The second and deeper problem is the way in which the metaphor obviates the question of American interest. If, indeed, Connable thinks Falluja is a model of American military management in Iraq, that is a great argument against the moral and political aspects of the occupation. The taking of Falluja was quite simply a war crime, in which a population was simply scattered from its residence, without any food, water or shelter prepared for it, while the city was basically destroyed. And far from being a model of security, there have been plenty of casualties in Falluja since - American troops are regularly attacked there.

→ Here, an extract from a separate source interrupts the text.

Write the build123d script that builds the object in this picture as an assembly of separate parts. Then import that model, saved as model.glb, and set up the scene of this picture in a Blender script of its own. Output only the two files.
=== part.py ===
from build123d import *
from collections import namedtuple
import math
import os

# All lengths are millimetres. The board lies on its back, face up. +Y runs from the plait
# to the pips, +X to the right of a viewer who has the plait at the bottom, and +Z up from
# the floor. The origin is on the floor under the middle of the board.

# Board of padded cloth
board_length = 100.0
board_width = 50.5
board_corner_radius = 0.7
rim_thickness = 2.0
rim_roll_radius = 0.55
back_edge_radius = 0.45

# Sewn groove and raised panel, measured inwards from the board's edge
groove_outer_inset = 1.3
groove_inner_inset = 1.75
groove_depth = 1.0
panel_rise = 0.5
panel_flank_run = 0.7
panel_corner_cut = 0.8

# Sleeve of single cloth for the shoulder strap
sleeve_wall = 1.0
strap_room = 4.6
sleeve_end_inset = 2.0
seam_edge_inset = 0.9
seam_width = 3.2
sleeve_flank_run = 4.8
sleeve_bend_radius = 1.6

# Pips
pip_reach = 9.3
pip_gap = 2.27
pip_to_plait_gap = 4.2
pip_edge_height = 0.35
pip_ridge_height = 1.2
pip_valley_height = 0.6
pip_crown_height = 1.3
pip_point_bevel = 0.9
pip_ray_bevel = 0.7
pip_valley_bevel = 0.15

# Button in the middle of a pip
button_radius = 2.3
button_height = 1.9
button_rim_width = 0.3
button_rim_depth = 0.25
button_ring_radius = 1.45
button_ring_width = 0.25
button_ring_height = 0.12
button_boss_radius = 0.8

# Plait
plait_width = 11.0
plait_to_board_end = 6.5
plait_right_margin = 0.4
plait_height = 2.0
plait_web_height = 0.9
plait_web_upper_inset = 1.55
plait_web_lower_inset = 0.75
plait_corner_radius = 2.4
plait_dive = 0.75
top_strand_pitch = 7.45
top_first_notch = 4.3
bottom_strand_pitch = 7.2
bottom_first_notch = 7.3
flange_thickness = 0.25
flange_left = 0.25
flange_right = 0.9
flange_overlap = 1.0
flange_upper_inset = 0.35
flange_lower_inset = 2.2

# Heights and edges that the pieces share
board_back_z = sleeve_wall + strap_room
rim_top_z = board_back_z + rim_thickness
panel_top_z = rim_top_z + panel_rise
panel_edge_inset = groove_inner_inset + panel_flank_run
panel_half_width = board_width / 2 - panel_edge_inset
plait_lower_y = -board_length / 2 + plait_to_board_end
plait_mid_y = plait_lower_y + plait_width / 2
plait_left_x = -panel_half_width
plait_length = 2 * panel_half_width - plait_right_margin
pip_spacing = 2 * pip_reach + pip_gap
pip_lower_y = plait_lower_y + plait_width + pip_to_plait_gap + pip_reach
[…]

When the people of Falluja did get to vote in the election about the constitution, did they show their gratitude to the U.S. for "liberating" them from the "terrorists"? Somehow, they didn't - they voted overwhelmingly against the U.S. backed constitution.

Far from being a neutral control rod, the U.S. military is being used to violently repress this kind of political position in Iraq. In truth, it is none of America's business.

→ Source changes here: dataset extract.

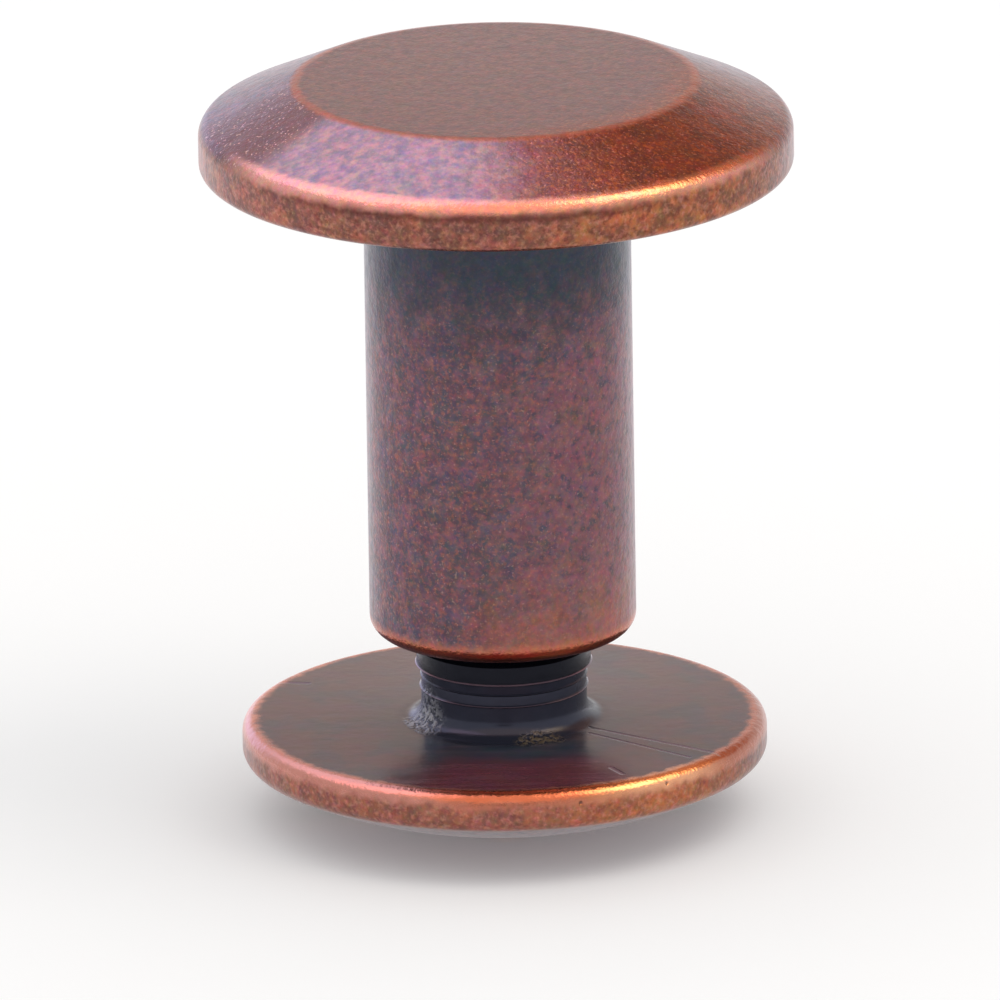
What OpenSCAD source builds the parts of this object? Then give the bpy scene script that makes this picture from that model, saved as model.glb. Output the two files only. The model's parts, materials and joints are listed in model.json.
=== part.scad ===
// Two-piece belt screw, drawn partly unscrewed and standing on the domed head of its screw.
// Z runs along the common axis. Z = 0 is the surface the slotted dome stands on.

/* [Barrel post] */
// Diameter of the bevelled head
head_d = 13.8; // [12:0.1:16]
// Diameter of the flat on top of the head
flat_d = 9.3; // [7:0.1:11]
// Height of the bevel around the flat
bevel_h = 1; // [0.6:0.05:1.6]
// Height of the head's edge below the bevel
rim_h = 1.1; // [0.8:0.05:2]
// Rounding between the head's edge and its bevel
shoulder_round = 0.23; // [0.1:0.01:0.35]
// Rounding between the bevel and the flat
crease_round = 0.4; // [0.1:0.05:0.8]
// Rounding of the head's lower edge
lip_round = 0.16; // [0.05:0.01:0.3]
// Outside diameter of the barrel
barrel_d = 6.2; // [6:0.1:8]
// Length of the barrel below the head
barrel_l = 11.2; // [9:0.1:20]
// Rounding of the barrel's open end
end_round = 0.42; // [0.1:0.01:0.5]
// Fillet where the barrel meets the head
foot_round = 0.15; // [0.05:0.01:0.4]
// Depth of the tapped bore, up to the drill point
bore_l = 9; // [8.6:0.1:10.5]
// Angle of the drill point
drill_angle = 118; // [90:1:140]
// Countersink at the mouth of the bore
mouth_chamfer = 0.2; // [0.05:0.01:0.3]
// Plain length of the bore before its thread starts
mouth_l = 0.8; // [0.5:0.05:1.2]

/* [Screw] */
// Diameter of the domed head
dome_d = 12.2; // [10:0.1:15]
// Rise of the dome above the head's edge
dome_rise = 1.5; // [1.2:0.05:2]
// Height of the edge between the clamping face and the dome
edge_h = 0.85; // [0.7:0.05:1.4]
// Rounding of the edge beside the clamping face
face_round = 0.3; // [0.1:0.01:0.34]
// Rounding of the edge beside the dome
dome_round = 0.3; // [0.1:0.01:0.34]
// Major diameter of the thread, number 8 in a 32 per inch pitch
thread_d = 4.1; // [3.95:0.05:4.4]
// Pitch of the thread
thread_pitch = 0.794; // [0.6:0.001:0.9]
// Length of the stud from the clamping face
stud_l = 7.5; // [6.5:0.1:8]
// Diameter of the plain neck where the thread runs out
neck_d = 3.85; // [3:0.05:3.95]
// Height of the neck above the clamping face
neck_h = 1.34; // [1.25:0.01:2]
// Fillet between the neck and the clamping face
root_round = 0.43; // [0.1:0.01:0.6]
// Chamfer at the tip of the stud
tip_chamfer = 0.3; // [0.1:0.05:0.5]

/* [Driver slots] */
// Width of both slots
slot_w = 1.2; // [0.8:0.05:1.5]
// Length of the long slot
slot_l = 11.3; // [8:0.1:11.5]
// Depth of the long slot at the top of the dome
slot_h = 1.4; // [0.8:0.05:1.45]
// Length of the short cross slot
cross_l = 4.4; // [3:0.1:5.5]
// Depth of the short cross slot
cross_h = 1.9; // [1:0.05:2.1]
// Rounding of the four corners where the slots cross
corner_round = 0.3; // [0.1:0.05:0.4]

/* [Fit] */
// Radial clearance between the stud and the bore
thread_gap = 0.08; // [0.04:0.01:0.1]
// Turns by which the post is unscrewed from its stop
open_turns = 2; // [0:1:5]

/* [Smoothness] */
// How far a rounded outline may stray from its true curve
arc_error = 0.003; // [0.001:0.001:0.01]

/* [Hidden] */
copper = "#8c5546";
overlap = 0.5;

head_r = head_d / 2;
flat_r = flat_d / 2;
barrel_r = barrel_d / 2;
dome_r = dome_d / 2;
thread_r = thread_d / 2;
neck_r = neck_d / 2;
bore_r = thread_r + thread_gap;
bevel_angle = atan2(bevel_h, head_r - flat_r);
neck_step = thread_r - neck_r;

// The dome is a cap of this sphere, and the slots cross at its lowest point
sphere_r = (dome_r * dome_r + dome_rise * dome_rise) / (2 * dome_rise);
function dome_sag(r) = sphere_r - sqrt(sphere_r * sphere_r - r * r);

// The dome stands on the four rounded corners beside the crossing of the slots
corner_reach = sqrt(2) * (slot_w / 2 + corner_round) - corner_round;
pole_z = -dome_sag(corner_reach);
sphere_z = pole_z + sphere_r;
face_z = pole_z + dome_rise + edge_h;
tip_z = face_z + stud_l;

// At the stop the post's thread meets the end of the screw's thread
stop_gap = neck_h - mouth_l;
post_z = face_z + stop_gap + open_turns * thread_pitch;
under_z = post_z + barrel_l;
rim_z = under_z + rim_h;
top_z = rim_z + bevel_h;

// Points of an arc around c, from angle a to angle b, fine enough to stray by arc_error at most
function arc(c, r, a, b, first = 0) =
    let (n = ceil(abs(b - a) / (2 * acos(1 - arc_error / r))))
    [for (i = [first:n]) c + r * [cos(a + (b - a) * i / n), sin(a + (b - a) * i / n)]];

// How far a rounding of radius r reaches along the edges of a corner that turns by an angle
function tangent_l(r, turn) = r * tan(turn / 2);

// Outline of the post, from the barrel's mouth round to the top of the head
function post_points() = concat(
    [[0, post_z]],
    arc([barrel_r - end_round, post_z + end_round], end_round, -90, 0),
    arc([barrel_r + foot_round, under_z - foot_round], foot_round, 180, 90),
    arc([head_r - lip_round, under_z + lip_round], lip_round, -90, 0),
    arc([head_r - shoulder_round, rim_z - tangent_l(shoulder_round, 90 - bevel_angle)],
        shoulder_round, 0, 90 - bevel_angle),
    arc([flat_r - tangent_l(crease_round, bevel_angle), top_z - crease_round],
        crease_round, 90 - bevel_angle, 90),
    [[0, top_z]]
);

// Tapped bore, at the thread's major diameter, with its drill point and countersink
module post_bore() {
    mouth_r = bore_r + mouth_chamfer;
    point_h = bore_r / tan(drill_angle / 2);
    translate([0, 0, post_z - overlap])
        cylinder(r = bore_r, h = bore_l + overlap, $fn = 96);
    translate([0, 0, post_z + bore_l])
        cylinder(r1 = bore_r, r2 = 0, h = point_h, $fn = 96);
    translate([0, 0, post_z - overlap])
        cylinder(r1 = mouth_r + overlap, r2 = bore_r, h = mouth_chamfer + overlap, $fn = 96);
}

module barrel_post() {
    color(copper)
        difference() {
            rotate_extrude($fn = 180) polygon(post_points());
            post_bore();
        }
}

// Centre height and end angle of the rounding that runs from the edge into the dome
dome_round_z = sphere_z - sqrt(pow(sphere_r - dome_round, 2) - pow(dome_r - dome_round, 2));
dome_end_angle = atan2(dome_round_z - sphere_z, dome_r - dome_round);

// Outline of the screw, from the top of the dome round to the tip of the stud
function screw_points() = concat(
    arc([0, sphere_z], sphere_r, -90, dome_end_angle),
    arc([dome_r - dome_round, dome_round_z], dome_round, dome_end_angle, 0, first = 1),
    arc([dome_r - face_round, face_z - face_round], face_round, 0, 90),
    arc([neck_r + root_round, face_z + root_round], root_round, 270, 180),
    [
        [neck_r, face_z + neck_h - neck_step],
        [thread_r, face_z + neck_h],
        [thread_r, tip_z - tip_chamfer],
        [thread_r - tip_chamfer, tip_z],
        [0, tip_z]
    ]
);

// Rounds off the corner that the two slots leave at the origin, towards +X and +Y
module corner_cut() {
    difference() {
        square(corner_round);
        translate([corner_round, corner_round]) circle(r = corner_round, $fn = 32);
    }
}

// Long slot with the four rounded corners where the short one crosses it
module long_slot() {
    translate([0, 0, pole_z - overlap])
        linear_extrude(slot_h + overlap) {
            square([slot_l, slot_w], center = true);
            for (side = [0, 1], end = [0, 1])
                mirror([side, 0]) mirror([0, end])
                    translate([slot_w / 2, slot_w / 2]) corner_cut();
        }
}

module cross_slot() {
    translate([0, 0, pole_z - overlap])
        linear_extrude(cross_h + overlap)
            square([slot_w, cross_l], center = true);
}

module slotted_screw() {
    color(copper)
        difference() {
            rotate_extrude($fn = 180) polygon(screw_points());
            long_slot();
            cross_slot();
        }
}

barrel_post();
slotted_screw();
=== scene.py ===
import json
import math

import bpy
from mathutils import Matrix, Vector


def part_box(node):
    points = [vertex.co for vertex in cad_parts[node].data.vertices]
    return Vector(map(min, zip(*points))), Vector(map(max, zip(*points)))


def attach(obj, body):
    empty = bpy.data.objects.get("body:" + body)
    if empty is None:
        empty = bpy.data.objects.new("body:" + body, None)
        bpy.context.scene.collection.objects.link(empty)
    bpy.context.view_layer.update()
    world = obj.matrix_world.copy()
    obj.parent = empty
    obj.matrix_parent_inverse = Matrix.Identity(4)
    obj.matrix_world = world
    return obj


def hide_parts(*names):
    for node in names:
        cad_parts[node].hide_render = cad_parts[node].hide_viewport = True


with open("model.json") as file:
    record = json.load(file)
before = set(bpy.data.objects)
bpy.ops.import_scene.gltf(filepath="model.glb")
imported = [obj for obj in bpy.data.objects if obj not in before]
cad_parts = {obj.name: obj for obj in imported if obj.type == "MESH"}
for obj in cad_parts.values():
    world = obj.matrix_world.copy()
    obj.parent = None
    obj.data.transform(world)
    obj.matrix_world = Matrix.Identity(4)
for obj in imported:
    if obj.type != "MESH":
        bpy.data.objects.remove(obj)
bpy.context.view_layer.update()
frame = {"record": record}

mm = 0.001
mounts = {mount["name"]: mount for mount in frame["record"]["mounts"]}
postLow, postHigh = (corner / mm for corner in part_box("barrel_post"))
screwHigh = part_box("slotted_screw")[1] / mm
underZ = mounts["head_underside"]["pos_m"][2] / mm        # lower face of the bevelled head
faceZ = mounts["clamping_face"]["pos_m"][2] / mm          # inner face of the slotted head
barrelRadius = mounts["barrel"]["dims"]["r_mm"]
pickError = 0.003        # mm by which a picked vertex may be off


# Helpers for modelling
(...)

So, let's not pretend that armed troops are a control rod in a nuclear reactor. If anything, they operate as a sort of repressive force for Iraqi politicians clever enough to feed the Bush administration's vanity at any one time.
Blogger Roger Gathmann | 8:54 AM

What I was confused about (and we have a family connection to the author so I didn't blog this myself) was that to my tiny mind, the pullback of troops from the west to Baghdad is already, irreversibly, doing what Ben fears. So what he says, as you agree, is mostly right -- but that train is already out of the station, no?